▸ **RECORD EXTRACTS**:
-- BEGIN --

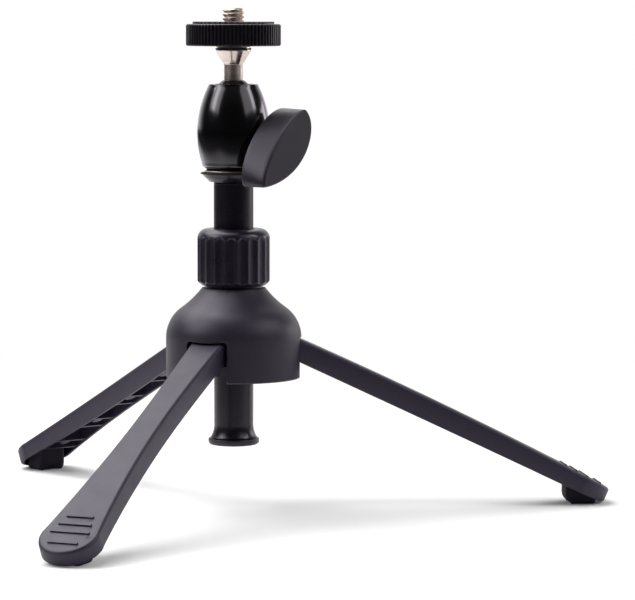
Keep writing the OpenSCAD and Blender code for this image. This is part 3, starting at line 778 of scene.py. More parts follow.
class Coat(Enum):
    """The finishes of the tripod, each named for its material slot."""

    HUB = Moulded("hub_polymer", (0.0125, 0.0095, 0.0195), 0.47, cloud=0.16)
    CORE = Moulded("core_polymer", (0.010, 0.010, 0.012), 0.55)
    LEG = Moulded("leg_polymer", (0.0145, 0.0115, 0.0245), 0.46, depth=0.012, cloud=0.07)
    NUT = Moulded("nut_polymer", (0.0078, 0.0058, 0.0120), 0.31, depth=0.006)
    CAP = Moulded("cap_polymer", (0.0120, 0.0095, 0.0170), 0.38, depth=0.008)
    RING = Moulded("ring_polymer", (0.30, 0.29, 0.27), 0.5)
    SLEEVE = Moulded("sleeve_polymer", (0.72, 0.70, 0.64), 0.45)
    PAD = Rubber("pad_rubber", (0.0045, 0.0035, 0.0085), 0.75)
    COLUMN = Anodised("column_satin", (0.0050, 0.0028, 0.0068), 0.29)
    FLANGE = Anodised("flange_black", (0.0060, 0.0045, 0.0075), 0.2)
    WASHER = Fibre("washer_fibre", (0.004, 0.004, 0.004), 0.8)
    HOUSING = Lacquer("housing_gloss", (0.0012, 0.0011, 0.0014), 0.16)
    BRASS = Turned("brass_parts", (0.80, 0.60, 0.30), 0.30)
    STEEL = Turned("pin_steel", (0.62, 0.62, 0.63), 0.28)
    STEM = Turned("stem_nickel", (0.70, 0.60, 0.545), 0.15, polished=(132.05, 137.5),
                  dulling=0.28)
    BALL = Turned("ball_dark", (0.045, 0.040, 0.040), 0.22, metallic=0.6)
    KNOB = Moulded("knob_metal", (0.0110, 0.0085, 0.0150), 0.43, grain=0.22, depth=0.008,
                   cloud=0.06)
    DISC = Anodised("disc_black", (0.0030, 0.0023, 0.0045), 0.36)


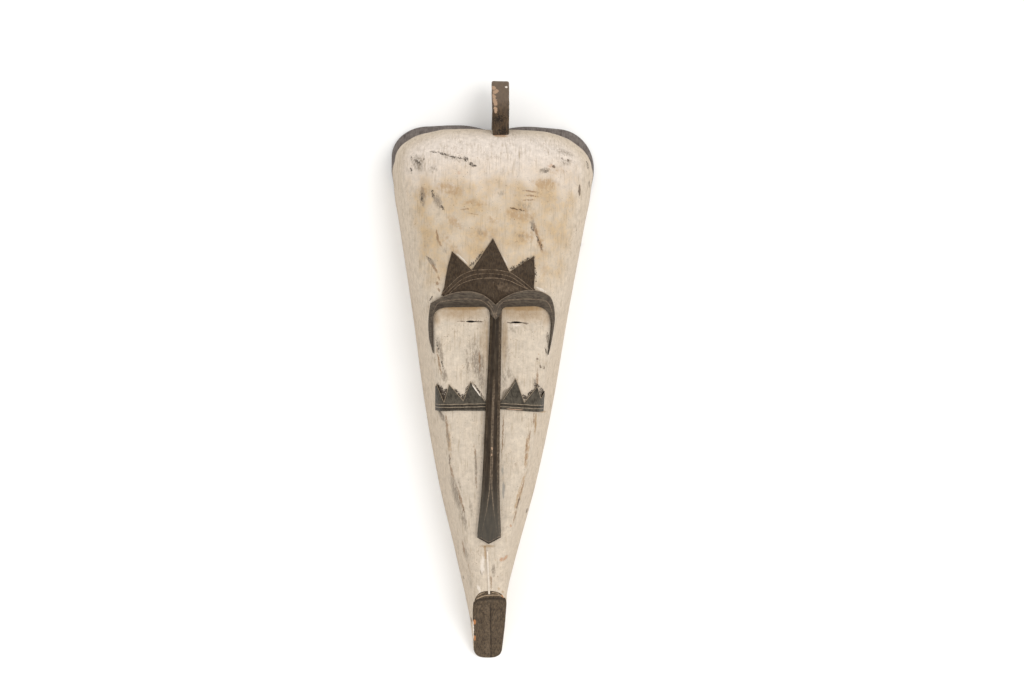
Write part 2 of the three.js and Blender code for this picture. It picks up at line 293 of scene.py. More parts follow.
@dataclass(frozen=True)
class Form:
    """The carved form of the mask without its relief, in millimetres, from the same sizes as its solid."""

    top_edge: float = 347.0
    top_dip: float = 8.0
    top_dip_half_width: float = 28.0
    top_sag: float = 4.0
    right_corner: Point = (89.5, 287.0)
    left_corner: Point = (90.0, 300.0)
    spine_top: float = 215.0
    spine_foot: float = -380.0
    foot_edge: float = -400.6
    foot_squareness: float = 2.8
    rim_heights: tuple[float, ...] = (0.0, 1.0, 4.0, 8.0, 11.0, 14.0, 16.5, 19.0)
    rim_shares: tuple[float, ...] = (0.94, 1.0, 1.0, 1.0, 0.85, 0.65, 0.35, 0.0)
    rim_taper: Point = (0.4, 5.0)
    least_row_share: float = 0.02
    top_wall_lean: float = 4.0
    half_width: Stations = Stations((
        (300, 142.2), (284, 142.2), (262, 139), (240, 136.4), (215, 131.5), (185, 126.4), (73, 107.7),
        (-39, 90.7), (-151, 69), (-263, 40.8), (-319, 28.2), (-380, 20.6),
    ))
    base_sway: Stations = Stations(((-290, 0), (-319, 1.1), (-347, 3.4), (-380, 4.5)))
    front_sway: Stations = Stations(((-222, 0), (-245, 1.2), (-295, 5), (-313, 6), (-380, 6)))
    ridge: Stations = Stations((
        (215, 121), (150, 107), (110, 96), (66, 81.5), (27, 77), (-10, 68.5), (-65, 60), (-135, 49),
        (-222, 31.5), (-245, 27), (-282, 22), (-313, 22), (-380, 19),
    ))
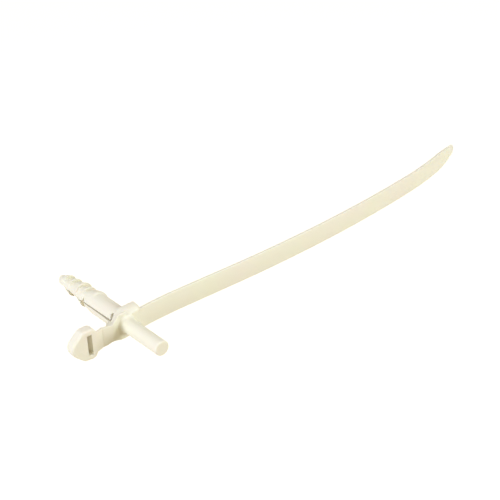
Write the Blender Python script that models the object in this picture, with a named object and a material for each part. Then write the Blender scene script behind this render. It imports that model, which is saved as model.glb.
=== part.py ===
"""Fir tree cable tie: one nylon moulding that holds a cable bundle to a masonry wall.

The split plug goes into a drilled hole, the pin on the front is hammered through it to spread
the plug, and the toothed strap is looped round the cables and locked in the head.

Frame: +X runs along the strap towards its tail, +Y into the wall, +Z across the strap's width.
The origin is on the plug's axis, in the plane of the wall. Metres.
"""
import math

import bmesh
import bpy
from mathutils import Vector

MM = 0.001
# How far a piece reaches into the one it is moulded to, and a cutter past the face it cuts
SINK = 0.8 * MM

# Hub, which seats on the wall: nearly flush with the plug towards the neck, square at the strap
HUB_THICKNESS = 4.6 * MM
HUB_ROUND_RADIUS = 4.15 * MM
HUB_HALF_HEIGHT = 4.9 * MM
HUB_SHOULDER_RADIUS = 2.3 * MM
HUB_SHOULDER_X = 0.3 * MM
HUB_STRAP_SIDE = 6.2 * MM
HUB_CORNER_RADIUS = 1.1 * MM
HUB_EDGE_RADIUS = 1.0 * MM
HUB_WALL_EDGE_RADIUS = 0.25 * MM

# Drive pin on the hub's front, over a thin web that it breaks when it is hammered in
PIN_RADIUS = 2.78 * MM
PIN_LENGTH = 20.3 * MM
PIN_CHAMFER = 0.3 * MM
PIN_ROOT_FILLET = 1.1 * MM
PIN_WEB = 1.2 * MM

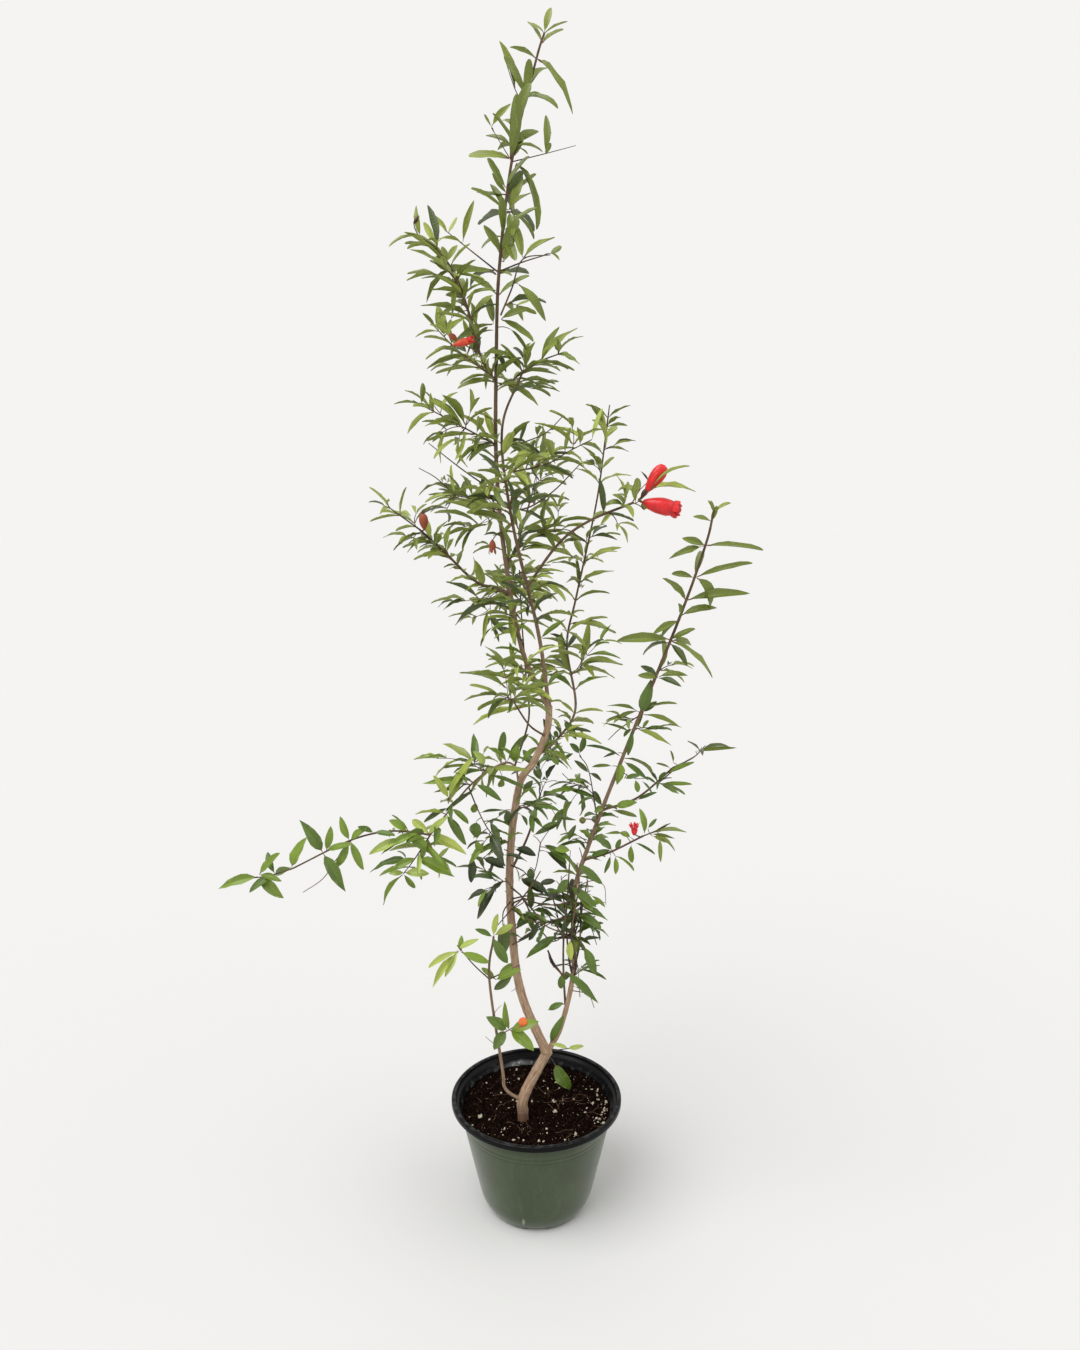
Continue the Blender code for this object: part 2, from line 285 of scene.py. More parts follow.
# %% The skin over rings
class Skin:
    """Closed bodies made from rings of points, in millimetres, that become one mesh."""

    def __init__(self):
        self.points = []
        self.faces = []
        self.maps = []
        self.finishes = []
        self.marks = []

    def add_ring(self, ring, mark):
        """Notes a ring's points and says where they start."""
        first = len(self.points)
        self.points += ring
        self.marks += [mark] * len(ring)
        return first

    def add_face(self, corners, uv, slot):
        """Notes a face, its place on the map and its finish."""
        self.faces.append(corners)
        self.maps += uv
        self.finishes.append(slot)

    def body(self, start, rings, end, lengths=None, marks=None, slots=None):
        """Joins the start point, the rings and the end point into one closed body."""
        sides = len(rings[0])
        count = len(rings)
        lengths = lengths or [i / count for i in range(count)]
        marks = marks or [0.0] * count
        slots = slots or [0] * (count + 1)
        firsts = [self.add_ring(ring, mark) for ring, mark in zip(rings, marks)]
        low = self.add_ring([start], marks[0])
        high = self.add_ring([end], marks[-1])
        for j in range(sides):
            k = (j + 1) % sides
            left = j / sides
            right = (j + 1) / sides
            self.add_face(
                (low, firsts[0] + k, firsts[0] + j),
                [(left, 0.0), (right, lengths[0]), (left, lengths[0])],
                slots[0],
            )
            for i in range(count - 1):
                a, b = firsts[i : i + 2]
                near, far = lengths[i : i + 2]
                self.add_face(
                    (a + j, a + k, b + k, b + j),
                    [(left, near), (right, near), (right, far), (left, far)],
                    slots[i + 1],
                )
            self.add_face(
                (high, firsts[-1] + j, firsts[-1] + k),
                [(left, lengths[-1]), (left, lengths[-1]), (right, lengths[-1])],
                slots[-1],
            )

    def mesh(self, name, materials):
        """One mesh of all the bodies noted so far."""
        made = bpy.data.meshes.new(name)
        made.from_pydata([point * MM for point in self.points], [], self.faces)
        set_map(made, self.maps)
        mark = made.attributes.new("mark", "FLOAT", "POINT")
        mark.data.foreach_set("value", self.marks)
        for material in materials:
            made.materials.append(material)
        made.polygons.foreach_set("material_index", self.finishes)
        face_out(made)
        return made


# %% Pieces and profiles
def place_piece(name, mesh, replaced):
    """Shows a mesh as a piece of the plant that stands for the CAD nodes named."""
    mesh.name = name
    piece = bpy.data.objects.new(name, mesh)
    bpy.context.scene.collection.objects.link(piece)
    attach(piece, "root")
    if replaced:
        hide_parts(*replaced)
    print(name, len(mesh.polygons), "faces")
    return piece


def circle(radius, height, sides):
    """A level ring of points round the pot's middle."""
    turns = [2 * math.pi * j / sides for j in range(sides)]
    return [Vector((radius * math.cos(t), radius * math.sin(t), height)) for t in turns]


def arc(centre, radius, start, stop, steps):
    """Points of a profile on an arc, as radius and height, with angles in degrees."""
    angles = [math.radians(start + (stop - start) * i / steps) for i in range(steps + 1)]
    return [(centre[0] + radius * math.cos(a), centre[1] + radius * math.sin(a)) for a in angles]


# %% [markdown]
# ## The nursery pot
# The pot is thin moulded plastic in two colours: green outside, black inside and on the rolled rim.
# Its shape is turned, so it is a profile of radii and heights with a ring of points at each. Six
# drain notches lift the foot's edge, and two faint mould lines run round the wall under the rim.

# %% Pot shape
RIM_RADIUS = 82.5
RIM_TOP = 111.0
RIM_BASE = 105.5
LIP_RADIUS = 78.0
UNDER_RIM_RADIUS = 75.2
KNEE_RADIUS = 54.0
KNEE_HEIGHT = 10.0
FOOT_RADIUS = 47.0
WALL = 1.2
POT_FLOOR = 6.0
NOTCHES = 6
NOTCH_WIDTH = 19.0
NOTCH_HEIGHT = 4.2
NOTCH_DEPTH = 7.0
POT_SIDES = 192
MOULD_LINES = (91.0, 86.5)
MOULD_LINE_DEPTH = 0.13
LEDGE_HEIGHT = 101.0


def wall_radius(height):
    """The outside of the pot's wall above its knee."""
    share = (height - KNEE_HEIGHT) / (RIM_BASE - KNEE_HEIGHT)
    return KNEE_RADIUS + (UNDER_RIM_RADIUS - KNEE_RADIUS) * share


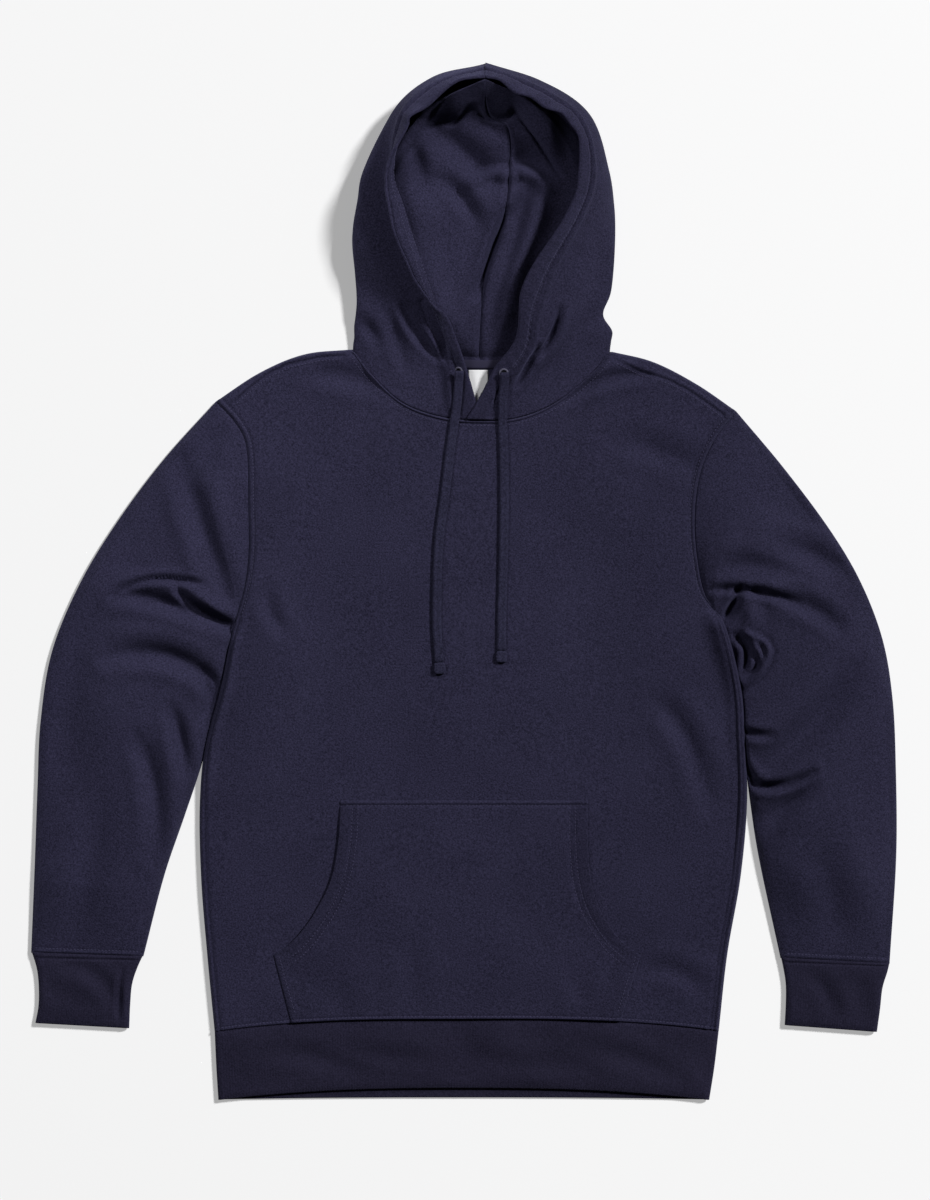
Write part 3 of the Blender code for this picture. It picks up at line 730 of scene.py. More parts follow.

-- END --

▸ **SHORT PROBLEM**:
Give back, word for word, each line from the one containing "Continue the Blender" down to the one containing "bodies made from", including those two lines.

▸ **RESULT OF THE TASK**:
Continue the Blender code for this object: part 2, from line 285 of scene.py. More parts follow.
# %% The skin over rings
class Skin:
    """Closed bodies made from rings of points, in millimetres, that become one mesh."""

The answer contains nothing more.